**Exercise:**
Reproduce the entries shown below only from the line with "for thing in" down to the line with "from mathutils import Matrix, Vector", keeping both end lines and copying each one exactly.

** begin **

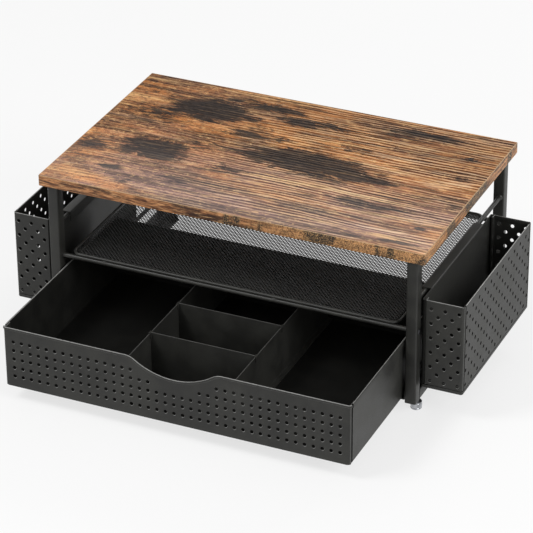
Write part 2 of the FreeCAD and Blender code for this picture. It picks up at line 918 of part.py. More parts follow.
def make_cross_divider(name, setback):
    """Lift-out divider between the long ones, with a saddle at each end that hooks over them."""
    wall = size.drawer_sheet
    top = size.drawer_height - size.divider_drop
    gap = 0.3
    reach = size.divider_offset - wall / 2 - gap
    outer = size.divider_offset + wall / 2 + gap
    body = new_body(name)
    plate = new_sketch(body, f"{name}_plate_outline", "XZ_Plane")
    rectangle(plate, -reach, wall + gap, reach, top + wall)
    pad(body, f"{name}_plate", plate, wall, symmetric=True)
    saddles = new_sketch(body, f"{name}_saddle_outline", "XZ_Plane")
    for sign in (-1, 1):
        outline(
            saddles,
            [
                ((reach - wall) * sign, top - size.divider_hook_drop),
                (reach * sign, top - size.divider_hook_drop),
                (reach * sign, top),
                (outer * sign, top),
                (outer * sign, top - size.divider_hook_drop),
                ((outer + wall) * sign, top - size.divider_hook_drop),
                ((outer + wall) * sign, top + wall),
                ((reach - wall) * sign, top + wall),
            ],
        )
    pad(body, f"{name}_saddles", saddles, size.divider_hook_length, symmetric=True)
    place_in_drawer(body, setback)
    keep(body, name)


# Pen holder, drawn for the right side with its frame-side face at x = 0, its front at y = 0 and its base at z = 0

def place_in_holder(thing):
    place(
        thing,
        size.holder_offset,
        -size.board_depth / 2 + size.holder_setback,
        holder_top - size.holder_height,
    )


def finish_holder_piece(body, name):
    """Place a right hand holder piece, and make the left hand one."""
    place_in_holder(body)
    keep(body, f"{name}_right")
    mirrored(body, f"{name}_left")


def make_holder_back():
    """Frame-side plate: returns at both ends, and a hook flange with a lip that hangs on the side rod."""
    wall = size.holder_back_sheet
    lap = size.holder_return
    width = size.holder_back_width
    length = size.holder_length
    base = size.holder_base_height
    top = size.holder_height
    body = new_body("holder_back_right")
    plan = new_sketch(body, "holder_back_plan", "XY_Plane", base)
    outline(
        plan,
        [
            (0.0, 0.0),
            (width, 0.0),
            (width, lap),
            (width - wall, lap),
            (width - wall, wall),
            (wall, wall),
            (wall, length - wall),
            (width - wall, length - wall),
            (width - wall, length - lap),
            (width, length - lap),
            (width, length),
            (0.0, length),
        ],
    )
    pad(body, "holder_back_sheet_pad", plan, top - base)
    hook = new_sketch(body, "hook_section", "XZ_Plane", -length / 2)
    outline(
        hook,
        [
            (0.0, top),
            (-size.hook_reach, top),
            (-size.hook_reach, top - size.hook_lip),
            (-size.hook_reach + wall, top - size.hook_lip),
            (-size.hook_reach + wall, top - wall),
            (0.0, top - wall),
        ],
    )
    pad(body, "hook", hook, size.hook_length, symmetric=True)
    finish_holder_piece(body, "holder_back")


def make_holder_end(name, mirror_lengthwise):
    """Perforated end panel with a hemmed rim, a square bend to the back plate and a round one to the side."""
    wall = size.holder_sheet
    radius = size.holder_corner_radius
    near = size.holder_back_width
    far = size.holder_width
    lap = size.holder_return
    base = size.holder_base_height
    inner = radius - wall
    joggle = radius + 0.2

    def along(y):
        return size.holder_length - y if mirror_lengthwise else Measure.of(y)

    turn = not mirror_lengthwise
    body = new_body(f"{name}_right")
    plan = new_sketch(body, f"{name}_plan", "XY_Plane", base)
    curved_outline(
        plan,
        (near, along(0.0)),
        [
            (far - radius, along(0.0)),
            (far, along(radius), radius, turn),
            (far - wall, along(joggle)),
            (far - wall, along(lap)),
            (far - wall * 2, along(lap)),
            (far - wall * 2, along(joggle)),
            (far - wall, along(radius)),
            (far - radius, along(wall), inner, not turn),
            (near + wall, along(wall)),
            (near + wall, along(lap)),
            (near, along(lap)),
            (near, along(0.0)),
        ],
    )
    pad(body, f"{name}_sheet", plan, size.holder_height - base)
    hem = new_sketch(body, f"{name}_hem_plan", "XY_Plane", size.holder_height - size.holder_hem_height)
    hem_left = near + wall
    hem_right = far - radius
    outline(
        hem,
        [
            (hem_left, along(wall)),
            (hem_right, along(wall)),
            (hem_right, along(wall * 2)),
            (hem_left, along(wall * 2)),
        ],
    )
    pad(body, f"{name}_hem", hem, size.holder_hem_height)

    middle = (near + far) / 2
    pitch = size.holder_end_pitch
    face = along(0.0)
    for column in range(HOLDER_END_COLUMNS):
        short = column % 2
        seed = new_sketch(body, f"{name}_hole_{column + 1}", "XZ_Plane", -face)
        across = middle + pitch * (column - (HOLDER_END_COLUMNS - 1) / 2)
        count = HOLDER_LONG_ROWS - short
        span = size.holder_hole_rise * 2 * (count - 1)
        top_hole = size.holder_height - size.holder_hole_drop - size.holder_hole_rise * short
        diamond(seed, across, top_hole - span)
        hole = body.newObject("PartDesign::Pocket", f"{name}_seed_{column + 1}")
        hole.Profile = seed
        hole.SideType = "Symmetric"
        bind(hole, "Length", wall * 2 + 1.0)
        repeat(body, f"{name}_column_{column + 1}", hole, [("Z_Axis", span, count)])
    finish_holder_piece(body, name)


def make_holder_side():
    """Perforated long outer panel with a hemmed rim."""
    wall = size.holder_sheet
    start = size.holder_corner_radius + 0.2
    far = size.holder_width
    base = size.holder_base_height
    length = size.holder_length
    body = new_body("holder_side_right")
    face = new_sketch(body, "holder_side_outline", "YZ_Plane", far - wall)
    rectangle(face, start, base, length - start, size.holder_height)
    pad(body, "holder_side_sheet", face, wall)
    hem = new_sketch(body, "holder_side_hem_outline", "YZ_Plane", far - wall * 2)
    inset = size.holder_return + 0.2
    rectangle(hem, inset, size.holder_height - size.holder_hem_height, length - inset, size.holder_height)
    pad(body, "holder_side_hem", hem, wall)
    pitch = size.holder_side_pitch
    first = length / 2 - pitch * (HOLDER_SIDE_COLUMNS - 1) / 2
    columns = HOLDER_SIDE_COLUMNS // 2
    for short in (0, 1):
        rows = HOLDER_LONG_ROWS - short
        span = size.holder_hole_rise * 2 * (rows - 1)
        top_hole = size.holder_height - size.holder_hole_drop - size.holder_hole_rise * short
        seed = new_sketch(body, f"holder_side_hole_{short + 1}", "YZ_Plane", far)
        diamond(seed, first + pitch * short, top_hole - span)
        hole = body.newObject("PartDesign::Pocket", f"holder_side_seed_{short + 1}")
        hole.Profile = seed
        hole.SideType = "Symmetric"
        bind(hole, "Length", wall * 2 + 1.0)
        repeat(
            body,
            f"holder_side_rows_{short + 1}",
            hole,
            [("Y_Axis", pitch * 2 * (columns - 1), columns), ("Z_Axis", span, rows)],
        )
    finish_holder_piece(body, "holder_side")


def make_holder_base():
    """Pan under the panels: its rim is flush with them, and an inner lip follows their corner flanges."""
    wall = size.holder_sheet
    far = size.holder_width
    length = size.holder_length
    play = 0.4
    lip = 0.8

    def lip_outline(inset):
        back = size.holder_back_sheet + play + inset
        flange = size.holder_back_width + wall + play + inset
        side = far - wall * 2 - play - inset
        end = wall + play + inset
        notch = size.holder_return + play + inset
        return [
            (flange, end),
            (side, end),
            (side, length - end),
            (flange, length - end),
            (flange, length - notch),
            (back, length - notch),
            (back, notch),
            (flange, notch),
        ]

    body = new_body("holder_base_right")
    pan = new_sketch(body, "holder_base_outline", "XY_Plane")
    rectangle(pan, 0.0, 0.0, far, length)
    pad(body, "holder_base_block", pan, size.holder_base_height)
    ring = new_sketch(body, "holder_base_lip_outline", "XY_Plane", size.holder_base_height)
    outline(ring, lip_outline(0.0))
    pad(body, "holder_base_lip_block", ring, size.holder_base_lip - size.holder_base_height)
    hollow = new_sketch(body, "holder_base_hollow_outline", "XY_Plane", size.holder_base_lip)
    outline(hollow, lip_outline(lip))
    cavity = body.newObject("PartDesign::Pocket", "holder_base_hollow")
    cavity.Profile = hollow
    bind(cavity, "Length", size.holder_base_lip - wall)
    finish_holder_piece(body, "holder_base")


def make_holder_bumpers():
    """Two rubber buttons low on the back plate that lean on the lower side rod."""
    height = size.lower_rod_height - (holder_top - size.holder_height)
    buttons = []
    for end, along in (("front", size.bumper_inset), ("rear", size.holder_length - size.bumper_inset)):
        body = new_body(f"bumper_{end}")
        face = new_sketch(body, f"bumper_{end}_outline", "YZ_Plane")
        many_sided(face, along, height, size.bumper_diameter, ROD_SIDES)
        pad(body, f"bumper_{end}_button", face, size.bumper_thickness, reverse=True)
        buttons.append(body)
    group = doc.addObject("Part::Compound", "bumper_pair")
    group.Links = buttons
    finish_holder_piece(group, "holder_bumpers")


make_board()
machine_screws = []
wood_screws = []
foot_nuts = []
for side in SIDES:
    for end in ENDS:
        make_leg(side, end)
        make_foot(side, end)
        machine_screws.append(make_machine_screw(f"machine_screw_{end}_{side}", side, end))
        foot_nuts.append(make_foot_nut(f"nut_{end}_{side}", side, end))
    make_rail(side, "top", top_rail_bottom)
    make_rail(side, "bottom", rail_bottom)
    make_side_rod(f"hanging_rod_{side}", side, hanger_rod_height)
    make_side_rod(f"lower_rod_{side}", side, size.lower_rod_height)
    for end, step in ENDS.items():
        wood_screws.append(make_wood_screw(f"wood_screw_{end}_{side}", side, step))
group_of(machine_screws, "crossbar_screws")
group_of(wood_screws, "board_screws")
group_of(foot_nuts, "foot_nuts")
for end in ENDS:
    make_crossbar(end)
make_shelf()
make_runners()
make_drawer_tray()
make_drawer_front()
make_long_dividers()
make_cross_divider("cross_divider_front", size.front_divider_setback)
make_cross_divider("cross_divider_rear", size.rear_divider_setback)
make_holder_back()
make_holder_end("holder_front_end", False)
make_holder_end("holder_rear_end", True)
make_holder_side()
make_holder_base()
make_holder_bumpers()
doc.recompute()

for thing in doc.Objects:
    if "Invalid" in thing.State or "Error" in thing.State:
        raise RuntimeError(f"{thing.Label} did not compute: {thing.State}")
os.makedirs("parts", exist_ok=True)
for part in subparts:
    if part.Shape.isNull() or not part.Shape.isValid() or not part.Shape.Solids:
        raise RuntimeError(f"{part.Label} has no valid solid")
    part.Shape.exportStep(f"parts/{part.Label}.step")
    box = part.Shape.BoundBox
    print(
        f"{part.Label:24s} solids {len(part.Shape.Solids)} volume {part.Shape.Volume:10.1f} "
        f"x {box.XMin:7.1f} {box.XMax:7.1f} y {box.YMin:7.1f} {box.YMax:7.1f} z {box.ZMin:6.1f} {box.ZMax:6.1f}"
    )
print(f"{len(subparts)} sub-parts")
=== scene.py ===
"""Desktop printer stand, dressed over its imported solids.

Every class below owns one sub-assembly: its fields hold the sizes in millimetres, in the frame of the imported
part (origin on the desk, -Y to the front, +Z up), and its methods build the visible pieces and let them ride
on the body that carries them. Perforations, mesh, wires and fasteners are grown by Geometry Nodes trees that
are built here too.
"""

from __future__ import annotations

import logging
import math
import sys
from collections.abc import Sequence
from dataclasses import asdict, dataclass
from enum import Enum

import bmesh
import bpy
from mathutils import Matrix, Vector

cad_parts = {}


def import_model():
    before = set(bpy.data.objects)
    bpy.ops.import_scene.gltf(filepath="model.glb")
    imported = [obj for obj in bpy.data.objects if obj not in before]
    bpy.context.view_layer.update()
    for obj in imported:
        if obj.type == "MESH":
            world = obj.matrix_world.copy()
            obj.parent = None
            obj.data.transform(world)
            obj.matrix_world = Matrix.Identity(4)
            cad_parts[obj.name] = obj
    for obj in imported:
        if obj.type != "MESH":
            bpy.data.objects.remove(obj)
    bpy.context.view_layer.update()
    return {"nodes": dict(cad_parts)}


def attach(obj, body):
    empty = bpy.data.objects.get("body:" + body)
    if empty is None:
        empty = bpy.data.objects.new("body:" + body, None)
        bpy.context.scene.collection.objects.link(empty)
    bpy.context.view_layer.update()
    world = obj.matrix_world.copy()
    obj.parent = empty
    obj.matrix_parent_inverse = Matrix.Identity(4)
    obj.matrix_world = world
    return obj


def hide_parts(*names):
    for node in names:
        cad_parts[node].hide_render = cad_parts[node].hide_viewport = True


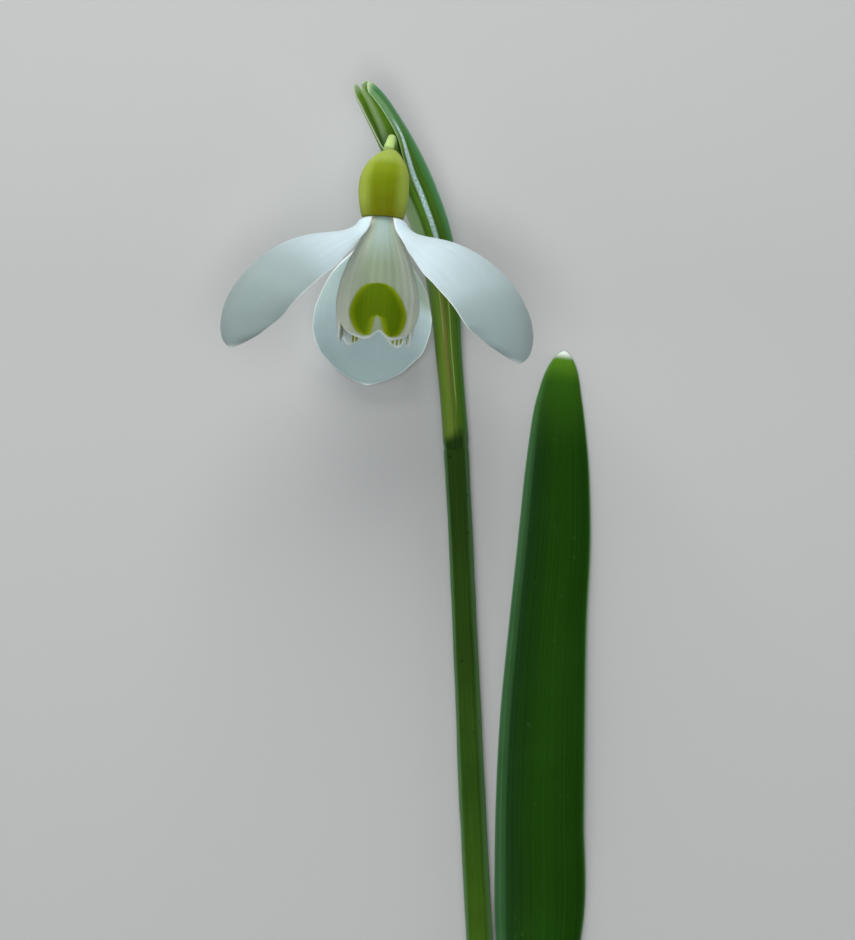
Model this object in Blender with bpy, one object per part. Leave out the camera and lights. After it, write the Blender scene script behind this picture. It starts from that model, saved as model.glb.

** end **

**Reply:**
for thing in doc.Objects:
    if "Invalid" in thing.State or "Error" in thing.State:
        raise RuntimeError(f"{thing.Label} did not compute: {thing.State}")
os.makedirs("parts", exist_ok=True)
for part in subparts:
    if part.Shape.isNull() or not part.Shape.isValid() or not part.Shape.Solids:
        raise RuntimeError(f"{part.Label} has no valid solid")
    part.Shape.exportStep(f"parts/{part.Label}.step")
    box = part.Shape.BoundBox
    print(
        f"{part.Label:24s} solids {len(part.Shape.Solids)} volume {part.Shape.Volume:10.1f} "
        f"x {box.XMin:7.1f} {box.XMax:7.1f} y {box.YMin:7.1f} {box.YMax:7.1f} z {box.ZMin:6.1f} {box.ZMax:6.1f}"
    )
print(f"{len(subparts)} sub-parts")
=== scene.py ===
"""Desktop printer stand, dressed over its imported solids.

Every class below owns one sub-assembly: its fields hold the sizes in millimetres, in the frame of the imported
part (origin on the desk, -Y to the front, +Z up), and its methods build the visible pieces and let them ride
on the body that carries them. Perforations, mesh, wires and fasteners are grown by Geometry Nodes trees that
are built here too.
"""

from __future__ import annotations

import logging
import math
import sys
from collections.abc import Sequence
from dataclasses import asdict, dataclass
from enum import Enum

import bmesh
import bpy
from mathutils import Matrix, Vector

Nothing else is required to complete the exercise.